Located in the heart of the nation’s capital, the Department of Chemical Engineering at Howard University was established in 1969.

We offer the Bachelor of Science in Chemical Engineering (BSChE) and Master of Science in Chemical Engineering (MSChE) degree programs. The BSChE degree program provides students with a strong foundation, preparing program graduates for entry into all areas of chemical engineering practice or for the pursuit of advanced degrees in chemical engineering and other disciplines.

Chemical engineering is a rigorous study of the transformation of materials and energy from one form to another in manufacturing practical products. To achieve this objective, chemical engineers need a strong foundation in mathematics and science, particularly chemistry. Chemical engineers are involved in the manufacturing of products that we use regularly, such as consumer products (toothpaste, soap, shampoo, cosmetics, plastics, etc.), petrochemicals (gasoline, lubricants), and chemicals (fertilizers, cleaning solutions, etc.).

Chemical engineers are generally regarded as versatile problem-solvers; chemical engineering is also referred to as universal engineering.

Working in consultation with other engineers and scientists, chemical engineers define problems, determine objectives, and plan and conduct research to design, develop, digitize and control the processes. Chemical engineers are also essential to industries such as pharmaceutical, pulp and paper, healthcare, food processing, environmental, electronic and advanced materials. With a background in chemical engineering, one can also specialize in other professional fields such as medicine, business, finance and law.

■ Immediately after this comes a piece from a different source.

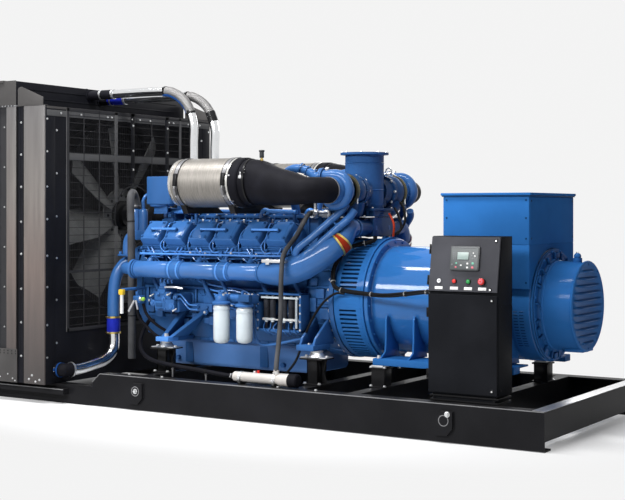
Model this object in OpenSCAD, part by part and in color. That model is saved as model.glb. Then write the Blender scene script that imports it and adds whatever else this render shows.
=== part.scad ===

Some specific examples of how chemical engineers contribute to the advancement of society include the development of new affordable drugs; the development of improved fertilizers to support sustainable farming practices; the development of renewable energy sources; the creation of safer and more efficient methods of refining petroleum products to produce energy; and new developments in pollution control and environmental remediation.